そこでつくづく思ったが、この展覧会の全資料をそっくりそのまま恒常的な施設で常設展示出来ないものだろうか。あまりに長くなるので、もうここでは触れないが、若冲のパトロンだったという人物の店が心斎橋にあったという話などは初めて知ることで、京都との関連で掘り起こすべき文化を大阪はふんだんに持っていることに今さらに気づく。江戸時代まで遡らずとも、この80年でよいから、大阪にやって来る観光客にコンパクトに大阪の歴史を知ってもらうことを考えてもよい。それにはちゃんと歴史博物館があるが、そこまで足を運ぶのが大変で、もっと繁華な場所で、若者が闊歩する街中でどうにかならないものかと思う。
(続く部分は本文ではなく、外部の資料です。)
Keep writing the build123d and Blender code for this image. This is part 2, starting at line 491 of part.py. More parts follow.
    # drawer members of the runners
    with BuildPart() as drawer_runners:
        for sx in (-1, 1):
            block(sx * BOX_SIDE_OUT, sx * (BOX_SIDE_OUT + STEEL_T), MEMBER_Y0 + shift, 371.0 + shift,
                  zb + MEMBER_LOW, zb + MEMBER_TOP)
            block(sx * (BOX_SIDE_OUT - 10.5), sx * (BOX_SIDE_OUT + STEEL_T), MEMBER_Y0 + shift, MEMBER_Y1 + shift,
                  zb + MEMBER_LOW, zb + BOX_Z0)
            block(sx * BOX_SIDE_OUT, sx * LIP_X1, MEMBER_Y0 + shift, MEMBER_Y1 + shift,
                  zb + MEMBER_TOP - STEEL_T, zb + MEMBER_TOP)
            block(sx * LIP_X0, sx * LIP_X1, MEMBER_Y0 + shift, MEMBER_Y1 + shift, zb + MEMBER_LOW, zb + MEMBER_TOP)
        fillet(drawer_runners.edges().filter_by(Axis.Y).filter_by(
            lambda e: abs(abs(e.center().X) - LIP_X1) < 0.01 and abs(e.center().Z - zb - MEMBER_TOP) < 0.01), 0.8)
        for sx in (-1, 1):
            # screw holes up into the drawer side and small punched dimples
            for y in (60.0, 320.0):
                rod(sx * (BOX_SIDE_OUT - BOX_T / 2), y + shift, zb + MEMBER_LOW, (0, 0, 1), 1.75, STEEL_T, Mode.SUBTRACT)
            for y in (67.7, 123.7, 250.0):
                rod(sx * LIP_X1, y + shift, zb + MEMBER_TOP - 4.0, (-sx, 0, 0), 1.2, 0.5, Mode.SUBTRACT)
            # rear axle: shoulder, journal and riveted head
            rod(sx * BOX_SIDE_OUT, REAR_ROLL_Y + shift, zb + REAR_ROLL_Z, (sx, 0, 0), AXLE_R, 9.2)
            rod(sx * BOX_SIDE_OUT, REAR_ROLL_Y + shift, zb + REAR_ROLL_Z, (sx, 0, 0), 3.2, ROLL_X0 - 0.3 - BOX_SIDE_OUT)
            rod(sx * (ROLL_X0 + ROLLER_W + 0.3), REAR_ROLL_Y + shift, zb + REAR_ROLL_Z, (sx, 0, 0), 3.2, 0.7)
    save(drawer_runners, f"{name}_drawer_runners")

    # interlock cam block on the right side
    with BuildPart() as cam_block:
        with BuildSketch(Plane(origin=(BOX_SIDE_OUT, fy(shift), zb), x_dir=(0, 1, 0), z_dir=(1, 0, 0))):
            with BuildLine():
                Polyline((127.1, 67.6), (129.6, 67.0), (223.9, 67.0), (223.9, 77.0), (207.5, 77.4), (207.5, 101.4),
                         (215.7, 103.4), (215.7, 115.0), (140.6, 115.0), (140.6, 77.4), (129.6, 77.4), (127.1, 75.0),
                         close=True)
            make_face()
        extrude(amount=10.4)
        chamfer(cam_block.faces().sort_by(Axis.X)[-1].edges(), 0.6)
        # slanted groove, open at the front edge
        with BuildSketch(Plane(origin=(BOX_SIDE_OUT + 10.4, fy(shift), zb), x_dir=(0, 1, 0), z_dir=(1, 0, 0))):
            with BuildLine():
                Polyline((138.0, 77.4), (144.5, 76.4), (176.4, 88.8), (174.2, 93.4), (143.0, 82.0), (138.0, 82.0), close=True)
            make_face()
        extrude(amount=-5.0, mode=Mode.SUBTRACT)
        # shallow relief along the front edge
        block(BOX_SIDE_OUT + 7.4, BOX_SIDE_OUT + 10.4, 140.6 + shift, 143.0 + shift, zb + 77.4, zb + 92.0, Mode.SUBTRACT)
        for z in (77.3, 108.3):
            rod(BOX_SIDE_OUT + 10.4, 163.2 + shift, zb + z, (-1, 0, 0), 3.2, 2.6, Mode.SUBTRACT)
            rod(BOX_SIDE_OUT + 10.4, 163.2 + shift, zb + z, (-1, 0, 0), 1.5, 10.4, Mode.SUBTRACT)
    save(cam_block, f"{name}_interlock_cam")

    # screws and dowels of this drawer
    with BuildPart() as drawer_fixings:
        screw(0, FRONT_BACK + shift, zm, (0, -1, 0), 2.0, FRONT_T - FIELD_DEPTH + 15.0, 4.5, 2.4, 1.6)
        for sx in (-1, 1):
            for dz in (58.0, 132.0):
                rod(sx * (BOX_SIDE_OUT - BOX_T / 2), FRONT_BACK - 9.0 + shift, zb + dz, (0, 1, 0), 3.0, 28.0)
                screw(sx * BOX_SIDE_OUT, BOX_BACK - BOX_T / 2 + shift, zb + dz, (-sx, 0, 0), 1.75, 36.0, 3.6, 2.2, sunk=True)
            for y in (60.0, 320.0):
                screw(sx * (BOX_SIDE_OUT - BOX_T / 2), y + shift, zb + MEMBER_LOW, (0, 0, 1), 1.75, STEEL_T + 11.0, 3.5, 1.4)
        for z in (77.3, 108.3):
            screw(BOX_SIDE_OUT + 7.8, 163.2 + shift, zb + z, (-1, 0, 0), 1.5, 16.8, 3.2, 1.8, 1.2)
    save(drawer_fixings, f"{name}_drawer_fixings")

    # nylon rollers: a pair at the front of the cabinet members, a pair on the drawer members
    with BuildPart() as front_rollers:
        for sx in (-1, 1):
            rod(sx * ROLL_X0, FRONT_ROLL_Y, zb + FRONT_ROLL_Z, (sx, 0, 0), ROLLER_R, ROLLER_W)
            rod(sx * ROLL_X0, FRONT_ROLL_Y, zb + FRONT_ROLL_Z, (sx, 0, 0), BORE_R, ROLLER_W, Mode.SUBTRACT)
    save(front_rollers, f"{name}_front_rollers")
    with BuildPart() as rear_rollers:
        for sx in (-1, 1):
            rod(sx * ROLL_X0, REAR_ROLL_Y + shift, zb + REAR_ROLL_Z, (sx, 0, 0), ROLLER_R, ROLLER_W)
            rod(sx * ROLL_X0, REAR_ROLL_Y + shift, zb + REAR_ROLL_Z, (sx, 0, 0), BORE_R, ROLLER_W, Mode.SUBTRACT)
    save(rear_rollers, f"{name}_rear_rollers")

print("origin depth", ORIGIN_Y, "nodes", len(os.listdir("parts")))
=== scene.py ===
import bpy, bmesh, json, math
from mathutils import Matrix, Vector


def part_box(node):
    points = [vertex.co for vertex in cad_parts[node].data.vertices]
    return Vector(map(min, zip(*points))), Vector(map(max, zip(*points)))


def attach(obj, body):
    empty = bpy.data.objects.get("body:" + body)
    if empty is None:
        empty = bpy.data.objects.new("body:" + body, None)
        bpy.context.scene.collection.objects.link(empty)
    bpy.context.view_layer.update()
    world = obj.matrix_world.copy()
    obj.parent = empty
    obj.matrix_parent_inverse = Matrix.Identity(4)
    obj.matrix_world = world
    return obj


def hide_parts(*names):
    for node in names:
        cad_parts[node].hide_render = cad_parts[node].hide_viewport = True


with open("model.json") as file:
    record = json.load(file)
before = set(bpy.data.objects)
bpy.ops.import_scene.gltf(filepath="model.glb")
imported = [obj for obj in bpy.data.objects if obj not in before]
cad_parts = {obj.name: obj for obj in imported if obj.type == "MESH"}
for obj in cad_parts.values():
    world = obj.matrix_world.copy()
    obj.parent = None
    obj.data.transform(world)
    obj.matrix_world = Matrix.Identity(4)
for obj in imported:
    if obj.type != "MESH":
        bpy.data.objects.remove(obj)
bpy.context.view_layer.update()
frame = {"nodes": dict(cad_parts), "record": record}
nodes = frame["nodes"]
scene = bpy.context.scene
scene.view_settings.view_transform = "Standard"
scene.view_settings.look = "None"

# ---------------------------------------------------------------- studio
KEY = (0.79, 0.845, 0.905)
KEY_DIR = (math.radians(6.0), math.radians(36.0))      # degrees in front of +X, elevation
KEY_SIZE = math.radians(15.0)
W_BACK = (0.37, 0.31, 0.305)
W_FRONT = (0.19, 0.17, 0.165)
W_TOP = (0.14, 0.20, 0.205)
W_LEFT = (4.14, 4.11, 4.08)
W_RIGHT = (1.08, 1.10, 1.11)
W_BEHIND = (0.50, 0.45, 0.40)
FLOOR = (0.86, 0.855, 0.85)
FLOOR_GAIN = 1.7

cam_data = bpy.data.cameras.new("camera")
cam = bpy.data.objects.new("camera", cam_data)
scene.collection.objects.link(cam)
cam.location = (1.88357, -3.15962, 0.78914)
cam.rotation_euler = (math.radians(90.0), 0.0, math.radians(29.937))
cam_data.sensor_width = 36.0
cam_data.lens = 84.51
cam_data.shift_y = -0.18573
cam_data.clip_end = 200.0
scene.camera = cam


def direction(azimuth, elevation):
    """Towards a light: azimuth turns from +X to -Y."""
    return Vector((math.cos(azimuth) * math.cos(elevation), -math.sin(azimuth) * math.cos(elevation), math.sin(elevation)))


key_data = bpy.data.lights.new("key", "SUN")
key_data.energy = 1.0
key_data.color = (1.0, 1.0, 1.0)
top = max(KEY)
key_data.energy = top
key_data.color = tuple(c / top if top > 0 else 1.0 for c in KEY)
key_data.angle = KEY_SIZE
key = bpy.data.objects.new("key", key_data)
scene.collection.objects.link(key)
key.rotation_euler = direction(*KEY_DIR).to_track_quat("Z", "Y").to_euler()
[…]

大阪人自身が大阪の歴史をさほど知らず、自信を持てないとすれば、こんなもったいない話はない。これも今回知ったことだが、「大阪人」という名前の雑誌が出ているらしい。いつの間にそんな雑誌がと思うが、財政最悪状態の大阪がもっと観光客誘致もかねて自己宣伝に努めるのはいいことだ。ぜひともどんどんやってほしい。話を戻して、心斎橋はその後明治6(1876)年にドイツより輸入して弓型の鉄製トラス橋に架け替えられ、明治42(1909)年にはガス燈つきの石橋に変わった。鉄の橋は今は鶴見緑地に使用されているそうだが、このことも今回初めて知った。石橋は1964年に長堀が埋め立てられた際に取り壊され、翌年復元されて現在に至っている。長堀の地下には1997年にクリスタ長堀という地下街が出来たが、これは今は人通りがとても少ない。クリスタ長堀が出来てからは心斎橋の石橋はほとんど存在を忘れている。そのために実際にまだあるのかどうか自信がないほどだ。心斎橋という橋がほとんど人に忘れ去られたのに、商店街だけは営々と人の波が途切れない。それでもそごうの向かい側にはパチンコ店が今なおチンジャラと派手な音を発していて、心斎橋筋商店街が落ち着いた独自の雰囲気をかもすのはまだまだ無理な気がする。